**** DATASET ROWS

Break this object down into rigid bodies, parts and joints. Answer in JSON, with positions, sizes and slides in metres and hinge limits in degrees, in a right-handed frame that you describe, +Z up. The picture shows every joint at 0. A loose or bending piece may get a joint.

********
**** DATASET ROWS

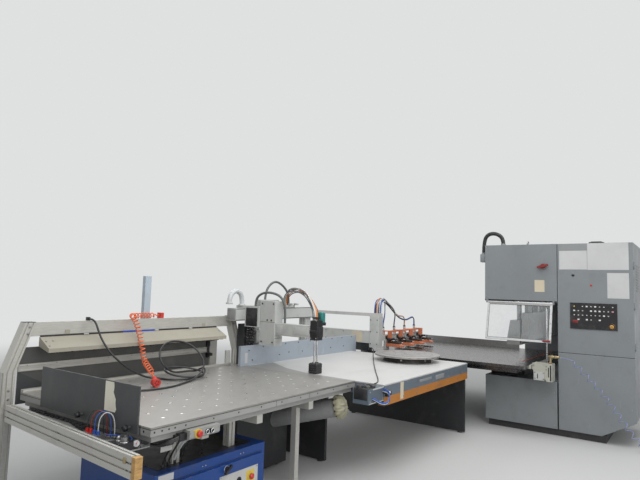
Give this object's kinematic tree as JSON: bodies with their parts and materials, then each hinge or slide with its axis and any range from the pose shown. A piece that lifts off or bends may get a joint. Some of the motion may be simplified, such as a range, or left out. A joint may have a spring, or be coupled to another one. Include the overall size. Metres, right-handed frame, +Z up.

********
**** DATASET ROWS

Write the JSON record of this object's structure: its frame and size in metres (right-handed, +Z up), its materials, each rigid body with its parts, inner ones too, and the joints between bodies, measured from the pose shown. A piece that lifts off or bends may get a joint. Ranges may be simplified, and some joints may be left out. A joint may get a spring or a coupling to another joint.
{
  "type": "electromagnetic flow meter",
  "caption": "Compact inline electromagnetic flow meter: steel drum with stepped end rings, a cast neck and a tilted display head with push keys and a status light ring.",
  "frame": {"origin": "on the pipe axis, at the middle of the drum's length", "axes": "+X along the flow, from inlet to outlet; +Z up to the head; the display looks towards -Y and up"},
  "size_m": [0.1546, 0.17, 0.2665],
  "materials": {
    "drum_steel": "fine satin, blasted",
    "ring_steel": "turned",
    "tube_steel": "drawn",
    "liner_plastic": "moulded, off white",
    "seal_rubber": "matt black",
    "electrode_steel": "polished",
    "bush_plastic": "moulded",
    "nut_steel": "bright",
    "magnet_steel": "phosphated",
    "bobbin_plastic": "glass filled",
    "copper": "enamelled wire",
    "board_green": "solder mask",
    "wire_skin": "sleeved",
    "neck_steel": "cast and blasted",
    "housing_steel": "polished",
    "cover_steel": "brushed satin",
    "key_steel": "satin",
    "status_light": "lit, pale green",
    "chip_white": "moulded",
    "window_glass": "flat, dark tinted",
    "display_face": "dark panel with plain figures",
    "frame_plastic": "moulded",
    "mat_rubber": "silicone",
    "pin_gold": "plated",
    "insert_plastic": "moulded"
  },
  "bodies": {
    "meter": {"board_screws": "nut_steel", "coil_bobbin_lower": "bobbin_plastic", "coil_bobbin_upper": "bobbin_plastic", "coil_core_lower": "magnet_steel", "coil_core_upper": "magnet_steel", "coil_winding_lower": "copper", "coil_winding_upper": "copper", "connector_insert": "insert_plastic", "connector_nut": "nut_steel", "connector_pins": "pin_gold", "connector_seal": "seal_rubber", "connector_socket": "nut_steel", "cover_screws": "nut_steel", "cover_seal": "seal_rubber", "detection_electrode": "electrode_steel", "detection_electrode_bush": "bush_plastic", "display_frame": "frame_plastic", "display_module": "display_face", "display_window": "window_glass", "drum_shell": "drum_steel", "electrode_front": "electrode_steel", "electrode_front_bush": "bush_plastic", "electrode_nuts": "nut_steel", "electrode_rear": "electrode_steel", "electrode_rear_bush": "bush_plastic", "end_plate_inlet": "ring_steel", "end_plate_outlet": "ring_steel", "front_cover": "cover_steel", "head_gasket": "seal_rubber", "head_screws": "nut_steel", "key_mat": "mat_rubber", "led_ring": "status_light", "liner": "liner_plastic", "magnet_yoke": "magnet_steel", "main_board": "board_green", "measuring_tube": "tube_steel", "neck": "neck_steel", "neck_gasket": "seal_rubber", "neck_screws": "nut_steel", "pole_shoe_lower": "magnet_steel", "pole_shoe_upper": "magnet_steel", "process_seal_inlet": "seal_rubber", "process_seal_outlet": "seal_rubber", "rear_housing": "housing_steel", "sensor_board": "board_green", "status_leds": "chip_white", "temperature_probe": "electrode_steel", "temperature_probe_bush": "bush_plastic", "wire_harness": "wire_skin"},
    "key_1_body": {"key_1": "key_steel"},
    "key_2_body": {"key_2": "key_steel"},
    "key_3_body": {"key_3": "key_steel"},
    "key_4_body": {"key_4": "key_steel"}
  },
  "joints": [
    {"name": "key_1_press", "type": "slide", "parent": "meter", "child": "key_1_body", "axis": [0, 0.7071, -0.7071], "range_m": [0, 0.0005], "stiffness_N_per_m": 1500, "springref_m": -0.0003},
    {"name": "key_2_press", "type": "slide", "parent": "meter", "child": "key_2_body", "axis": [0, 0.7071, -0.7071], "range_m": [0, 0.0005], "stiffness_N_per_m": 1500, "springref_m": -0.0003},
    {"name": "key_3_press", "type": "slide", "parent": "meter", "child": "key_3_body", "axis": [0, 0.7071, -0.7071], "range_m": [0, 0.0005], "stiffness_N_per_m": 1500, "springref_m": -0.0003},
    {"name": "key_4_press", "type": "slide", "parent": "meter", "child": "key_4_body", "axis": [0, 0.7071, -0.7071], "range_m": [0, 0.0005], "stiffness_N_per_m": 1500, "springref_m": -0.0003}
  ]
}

********

Find the string "this" in the entries above and return each line that holds it.

# RESPONSE
Break this object down into rigid bodies, parts and joints. Answer in JSON, with positions, sizes and slides in metres and hinge limits in degrees, in a right-handed frame that you describe, +Z up. The picture shows every joint at 0. A loose or bending piece may get a joint.
Give this object's kinematic tree as JSON: bodies with their parts and materials, then each hinge or slide with its axis and any range from the pose shown. A piece that lifts off or bends may get a joint. Some of the motion may be simplified, such as a range, or left out. A joint may have a spring, or be coupled to another one. Include the overall size. Metres, right-handed frame, +Z up.
Write the JSON record of this object's structure: its frame and size in metres (right-handed, +Z up), its materials, each rigid body with its parts, inner ones too, and the joints between bodies, measured from the pose shown. A piece that lifts off or bends may get a joint. Ranges may be simplified, and some joints may be left out. A joint may get a spring or a coupling to another joint.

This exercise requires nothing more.